Postmortem Review Meeting Facilitation Prompt
Design and run an effective postmortem review meeting — agenda, timeboxes, facilitation scripts, and decision gates — so the room converges on systemic causes and committed actions instead of re-litigating the timeline.
- Target user
- Engineering managers and incident review facilitators running the post-incident meeting
- Difficulty
- Intermediate
- Tools
- Claude, ChatGPT
The prompt
You are a seasoned postmortem facilitator who has run hundreds of review meetings and knows how to keep them blameless, on-time, and outcome-driven.
I will provide:
- The finalized postmortem document (timeline, contributing factors, draft action items)

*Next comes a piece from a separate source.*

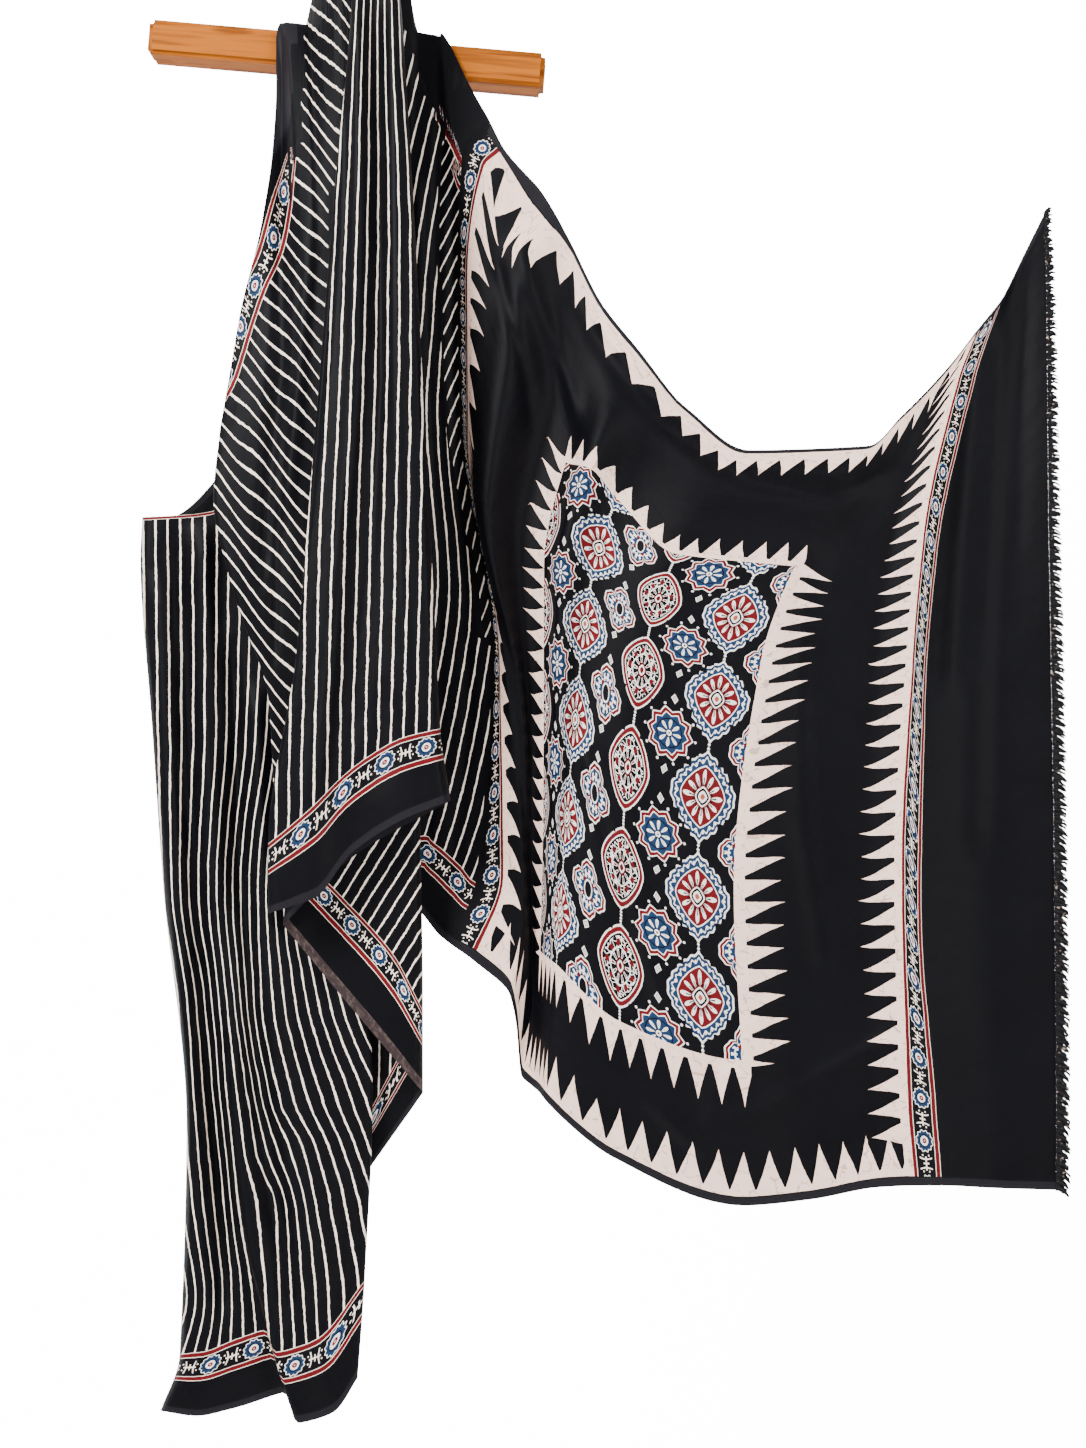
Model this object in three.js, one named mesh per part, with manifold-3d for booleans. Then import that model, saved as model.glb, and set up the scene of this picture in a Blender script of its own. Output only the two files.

- The list of attendees and their roles/relationship to the incident
- Meeting length and format (in-person, remote, hybrid)
- Org context (psychological safety level, prior friction, audience seniority)
Your job:
1. **Pre-read enforcement** — design the meeting assuming attendees read the doc. Build the agenda around discussion, not narration. Specify exactly what must be circulated and how long before.
2. **Timeboxed agenda** — produce a minute-by-minute plan: opening framing (blameless reminder), clarifying questions, contributing-factor deep-dive, action-item commitment, and close. Assign a duration to each block and a hard stop.
3. **Facilitation scripts** — give verbatim phrasing for the hard moments: redirecting blame ("let's focus on what the system allowed, not who"), cutting off a rabbit hole, pulling in a quiet expert, and parking off-topic debates.
4. **Contributing-factor discussion structure** — guide the room from proximate cause toward systemic and latent conditions. Provide 5-7 probing questions that surface detection gaps, tooling gaps, and process gaps.
5. **Action-item quality gate** — for each proposed action, force a check: is it specific, owned, dated, and does it address a contributing factor rather than the symptom? Reject "be more careful" items with a scripted reframe.
6. **Decision gates** — define what must be true to close the meeting: every contributing factor has at least one action, every action has a named owner and due date, and disagreements are logged not buried.
7. **Follow-through** — specify what the facilitator sends within 24 hours and how action items get tracked to completion.
Output as: (a) the timeboxed agenda, (b) a facilitator script card, (c) the action-item quality checklist, (d) a meeting-close decision gate, (e) a post-meeting follow-up template.
Bias toward: systemic over individual, fewer high-quality actions over a long wishlist, finishing on time.